Other Doorbell Batteries
If you’re looking at Ring Pro or other Ring doorbells and want to know about their battery life, you’ll want to check out our Ring Doorbell battery review.
This goes over all of your options for Ring doorbells and makes sense of how each doorbell is different.
For example, the original Ring doorbell is known for having a shorter battery life based on user reviews. It requires recharging much more often, which is a big negative because you have to remove the entire doorbell rather than just the battery.
Ring Pro is hardwired only. If you’re needing a battery doorbell, you will want to skip Ring Pro.
There are a lot of factors besides battery life to consider if you’re doorbell shopping. We go over cloud storage, video quality, doorbell size, and other important features to consider for each doorbell.
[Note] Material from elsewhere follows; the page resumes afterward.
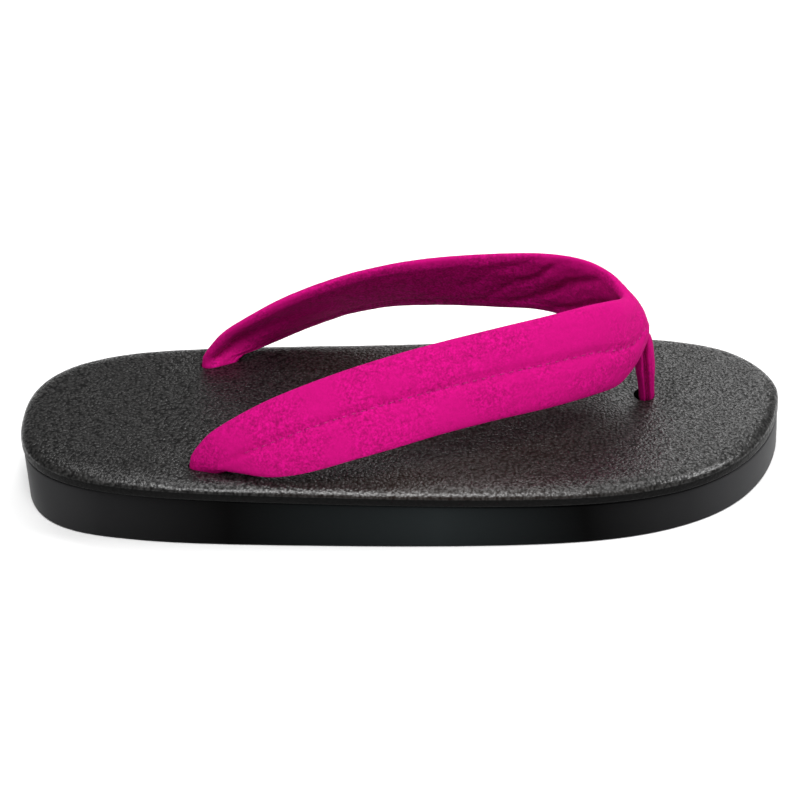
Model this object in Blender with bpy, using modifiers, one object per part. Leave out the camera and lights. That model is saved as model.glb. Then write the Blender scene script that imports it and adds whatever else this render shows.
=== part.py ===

If you’re just wanting to keep an eye on your front porch and don’t care about the doorbell functionality, then an outdoor security camera could be a good alternative as well.
Our video Ring 2 vs Arlo Pro goes over why you may want a security camera instead of a doorbell.
Overall, we’ve experienced decent battery life for the Ring 2. Even though it’s a little less than the promised 6-12 months, we’re still pleased with how long its battery lasts.
Plus it’s so simple to plug in and recharge.
Swapping out an extra battery makes it even more convenient.
Of course, there are a lot of factors that can change how long your battery lasts, and you may experience shorter or longer battery life on the Ring 2 than we do.